## GOAL OF THE EXERCISE:
Go through the listing below and gather every line with the word "object".

## DATA PROVIDED:
-.-.-

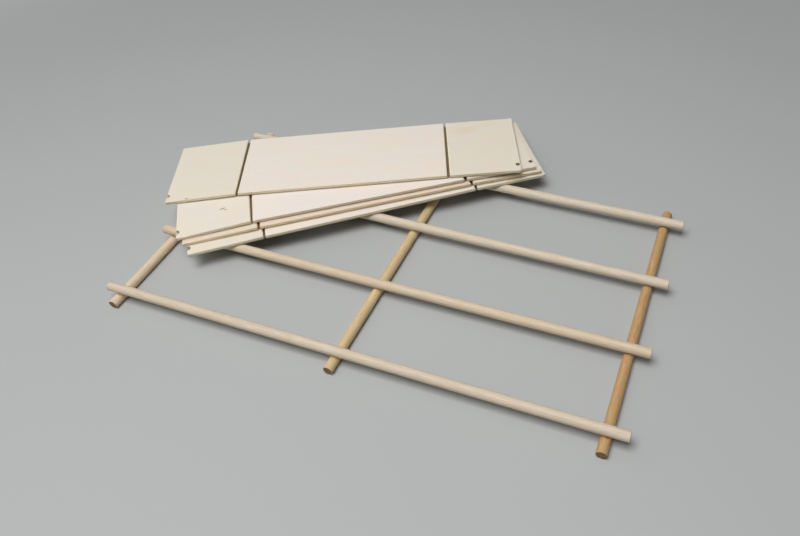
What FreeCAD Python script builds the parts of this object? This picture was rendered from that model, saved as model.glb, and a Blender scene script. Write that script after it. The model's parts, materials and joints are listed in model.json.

-.-.-

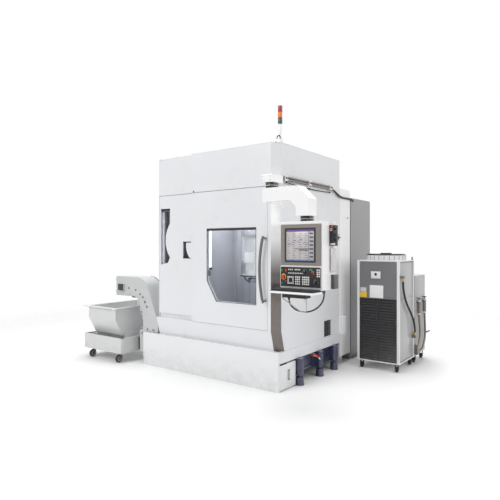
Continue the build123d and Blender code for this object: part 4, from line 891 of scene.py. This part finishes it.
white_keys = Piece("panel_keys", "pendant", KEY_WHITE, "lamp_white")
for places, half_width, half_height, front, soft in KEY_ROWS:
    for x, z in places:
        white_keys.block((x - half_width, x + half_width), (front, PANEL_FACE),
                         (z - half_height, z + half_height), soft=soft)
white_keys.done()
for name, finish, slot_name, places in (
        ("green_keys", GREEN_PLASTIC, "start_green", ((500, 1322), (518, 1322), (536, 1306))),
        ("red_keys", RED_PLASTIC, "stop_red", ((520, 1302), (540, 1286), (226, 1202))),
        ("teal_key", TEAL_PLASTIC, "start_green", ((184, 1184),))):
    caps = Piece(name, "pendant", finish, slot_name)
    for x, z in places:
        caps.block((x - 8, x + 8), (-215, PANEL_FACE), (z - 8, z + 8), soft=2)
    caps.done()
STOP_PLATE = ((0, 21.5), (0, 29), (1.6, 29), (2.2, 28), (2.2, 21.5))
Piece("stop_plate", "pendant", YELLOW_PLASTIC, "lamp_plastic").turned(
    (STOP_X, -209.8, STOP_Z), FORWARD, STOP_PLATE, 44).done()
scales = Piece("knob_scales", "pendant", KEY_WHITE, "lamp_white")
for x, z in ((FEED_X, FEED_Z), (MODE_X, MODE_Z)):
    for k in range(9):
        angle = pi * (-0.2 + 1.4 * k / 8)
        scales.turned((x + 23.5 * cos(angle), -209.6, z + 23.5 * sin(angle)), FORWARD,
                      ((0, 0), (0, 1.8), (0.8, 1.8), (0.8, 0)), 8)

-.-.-

## RESPONSE TO THIS EXERCISE:
What FreeCAD Python script builds the parts of this object? This picture was rendered from that model, saved as model.glb, and a Blender scene script. Write that script after it. The model's parts, materials and joints are listed in model.json.
Continue the build123d and Blender code for this object: part 4, from line 891 of scene.py. This part finishes it.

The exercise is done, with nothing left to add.